Focus on What’s Common

For the majority of businesses, their orders fall into the 80/20 rule. That is to say, 20% of their product catalog makes up 80% of their orders. If this describes your warehouse, is your inventory set up to make pulling those products faster? 

To illustrate what we mean, let’s imagine a company that sells collectible enamel pins, which are stored in neatly organized and well labeled bins sorted alphabetically. This system is perfect for finding any pin, assuming all one-hundred designs are ordered in relatively equal amounts. But what if they have 5 pins that out-sell the others by a huge margin? In this situation, it might be better to have a second set of bins that are much nearer to the assembly line and contain only those five pins. Although this creates a slightly more complex organization system, it means a dramatic reduction in pick and pull times for the vast majority of their orders.

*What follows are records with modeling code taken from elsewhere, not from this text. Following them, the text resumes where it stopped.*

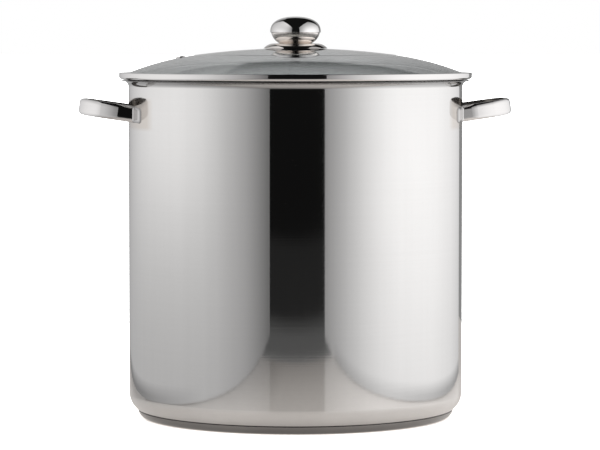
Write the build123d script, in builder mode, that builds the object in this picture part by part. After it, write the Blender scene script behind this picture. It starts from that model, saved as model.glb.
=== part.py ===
"""Stainless steel stock pot with two strap handles and a glass lid.

Millimetres, +Z up. The origin is the centre of the underside of the base. The handles lie along
X, and the lid's steam vent is on the -X side. Every piece is its own solid.
"""

import os
from math import asin, cos, degrees, isclose, radians, sin, sqrt

from build123d import *

os.makedirs("parts", exist_ok=True)

# ---------------------------------------------------------------- pot: driving dimensions
POT_RADIUS = 170.0  # outside of the straight wall
POT_HEIGHT = 343.3  # top of the lip above the table
SHEET = 1.0  # wall of the drawn shell
SHELL_FLOOR = 5.0  # underside of the shell, above the bonded base
CORNER_RADIUS = 20.0  # outside radius between floor and wall
LIP_RADIUS = 6.2  # outside radius of the flared pouring lip
LIP_EDGE = 0.3  # flat run of the lip before its rounded edge

CAP_SHEET = 0.8  # stainless cap under the base
CAP_FLAT_RADIUS = 152.0  # flat that stands on the table
CAP_CORNER = 9.5
CAP_SWEEP = 80.0  # degrees of corner before the open seam
CORE_EDGE_RADIUS = 159.8  # outer end of the aluminium core

# ---------------------------------------------------------------- handles
STRAP_WIDTH = 16.5  # height of the half-oval strap
STRAP_THICKNESS = 4.4
STRAP_ROUND = 4.2  # rounding of the strap's outer long edges
HANDLE_TILT = 8.3  # degrees the loop rises outward
HANDLE_Z = 310.1  # middle of the strap where it meets the wall
HANDLE_HALF_SPAN = 45.8  # outer face of each leg from the loop's axis
LEG_START = -30.0  # leg's inner end from the wall's crown, inside the wall, which trims it away
LEG_JOIN = 3.0  # where the tilted loop takes over from the upright feet
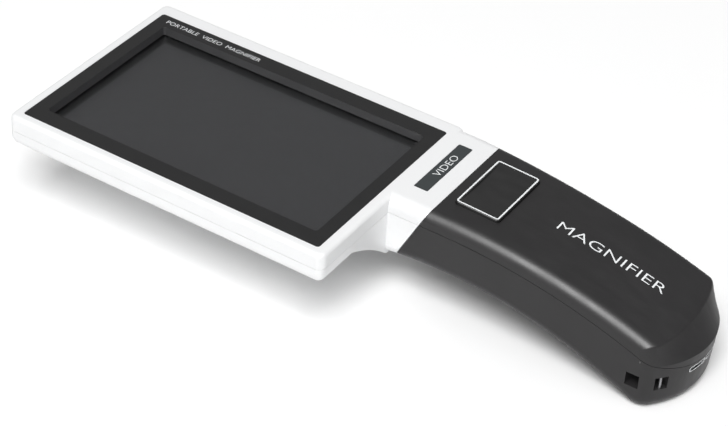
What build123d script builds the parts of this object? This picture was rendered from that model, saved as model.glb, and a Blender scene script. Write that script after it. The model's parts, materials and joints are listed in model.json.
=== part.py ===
"""Hand-held video magnifier: a flat screen head with a camera under it and a curved handle.

Millimetres, +Z up. Everything is drawn from the middle of the screen, at the level of the head's
face, with +X towards the handle and +Y away from the reader. write() then moves each piece to the
part's own origin: the middle of the box round the magnifier, on the page that it stands on.
"""

import os
from math import asin, atan, cos, degrees, sin, sqrt

from build123d import *

os.makedirs("parts", exist_ok=True)

# Screen: a 4.3 inch panel, 16:9, behind a bonded touch glass
PANEL_LENGTH, PANEL_WIDTH, PANEL_DEPTH = 105.4, 65.6, 2.7
GLASS_LENGTH, GLASS_WIDTH, GLASS_DEPTH = 104.6, 65.0, 1.1
GASKET_DEPTH, GASKET_BAND = 0.3, 2.0
OPENING_LENGTH, OPENING_WIDTH, OPENING_CORNER = 100.0, 59.0, 1.2
OPENING_TAPER = 6.0
BEZEL_LENGTH, BEZEL_WIDTH, BEZEL_CORNER = 109.3, 70.9, 1.0
BEZEL_DEPTH, BEZEL_FIT, BEZEL_SINK = 2.8, 0.06, 0.05
TRAY_LENGTH, TRAY_WIDTH, TRAY_DEPTH = 111.0, 66.0, 0.6
TRAY_SLOT_X, TRAY_SLOT_Y, TRAY_SLOT_LENGTH, TRAY_SLOT_WIDTH = 31.5, 15.0, 7.0, 21.0
TRAY_WINDOWS_X, TRAY_WINDOWS_Y = (-34.0, -6.0, 22.0), -18.0
TRAY_WINDOW_LENGTH, TRAY_WINDOW_WIDTH, TRAY_WINDOW_CORNER = 22.0, 9.0, 2.0
TRAY_POST_X, TRAY_POST_Y, TRAY_POST_RADIUS = 54.2, 26.0, 1.4

# Head
HEAD_LEFT, HEAD_RIGHT = -58.0, 58.0
HEAD_NEAR, HEAD_FAR = -38.6, 41.0
HEAD_DEPTH, HEAD_CORNER = 11.0, 2.4
FACE_EDGE, BACK_EDGE = 1.4, 3.2
PARTING = 5.5
WALL = 1.8
SEAM_GAP = 0.16
LIP, LIP_RISE, LIP_FIT = 0.8, 1.4, 0.1

# Neck and handle
HANDLE_NEAR, HANDLE_FAR = -3.2, HEAD_FAR
HANDLE_MIDDLE = (HANDLE_NEAR + HANDLE_FAR) / 2
HANDLE_ROOT = 44.0
HANDLE_END = 157.0
WAIST_START, WAIST_END, WAIST_FAR = 60.0, 118.0, 37.9
WAIST_SHARE = 0.17
GRIP_MIDDLE = (HANDLE_NEAR + WAIST_FAR) / 2
HANDLE_WALL = 2.0
EDGE_START, EDGE_RADIUS = 76.0, 195.0
CROWN_START, CROWN_RADIUS = 70.0, 262.0
ARCH_APEX, ARCH_DEPTH, ARCH_RADIUS = 77.0, 20.4, 143.0
STAND_HEIGHT = 36.5
HEEL_BLEND = 7.0
SEAM_X, SEAM_SLOPE = 71.5, 0.5
SHOULDER_EDGE, UNDER_EDGE, END_EDGE, CORNER_EDGE = 3.5, 4.0, 1.0, 6.0

# Handle's end: rounded in plan, with a sloping face over the port band and a drawn-in foot
END_CORNER, END_ROOT, SLOPE_ROOT = 146.8, 128.0, 140.5
BREAK_LEVEL, SLOPE_LEVEL, FOOT_LEVEL = -20.0, -9.0, -38.0
SLOPE_SETBACK, FOOT_SETBACK = 9.3, 1.5
END_WALL = 4.0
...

This specific example might not apply to you at all, but the principle holds true: It’s better to have a process that makes your most common orders easy to fulfill than one that caters to every possible outlier.

Invest In Your Warehouse Layout

One of the most common issues that undermines a growing fulfillment center is scope creep. That is to say, the way you had your products stored and slotted made good sense when you only had 5 SKUs, but now that your product catalogue has ballooned, pulling orders is a lot more chaotic.

The two most common reasons growing warehouses will give for putting this problem off is either they don’t want to invest in the time and hardware it would take to make improvements, or their team is very used to the current layout. Plus, fixing either means more shifts and/or downtime.

While both of these concerns are understandable, they’re selling today to pay for tomorrow. Organization and layout problems in a fulfillment center never improve on their own. At best, they will require unnecessary labor and hardware to overcome. At worst, they could result in outright failure as your fulfillment needs continue to grow.

The problems that are only slightly painful at 25 SKUs may bring operations to a grinding halt when you finally hit 50. So whether it takes a nasty invoice for new shelving, or bringing in a Saturday shift to get things reorganized, you’ll thank yourself for doing it down the line!

Balance Touches vs Material Costs

Similar to issues with warehouse organization and layout, we see a lot of “robbing Peter to pay Paul” when it comes to the cost of fulfillment materials. To use a fictional example, let’s say you’re a company that sells glassware. You wrap your goods in copious layers of bubble wrap and tape to keep them safe during shipment. You’ve gone with this method because you priced out a custom, die-cut polyurethane ship filler, and the difference in material cost was eye-watering. 

The bubble wrap and tape may cost a lot less per order, but how much time does it take your fulfillment team to adequately cover each item? If that step was simplified to dropping in a filler and placing the items in the cutouts, how many more orders could you get out the door every single hour? Could you completely eliminate a fulfillment station and put those team members to work on something else? 

Finding accurate answers to these questions takes time and research, but fulfillment is a game played in seconds and won in hours!

Make Improvement a Continuous Process

All of the tips we’ve provided are not-one time solutions. If they help you make a big improvement this week, you may need to re-apply them all over again three months from now when your business has grown or changed. That’s why the most important thing you can do to help your fulfillment become more efficient is to always be measuring your performance.

Take advantage of the analytics that your WMS provides. Ask your questions what’s frustrating about the way you currently do things. Maintain the mindset that, no matter how well you’re doing, there’s always room for improvement. The world of logistics never stops changing, so neither should you.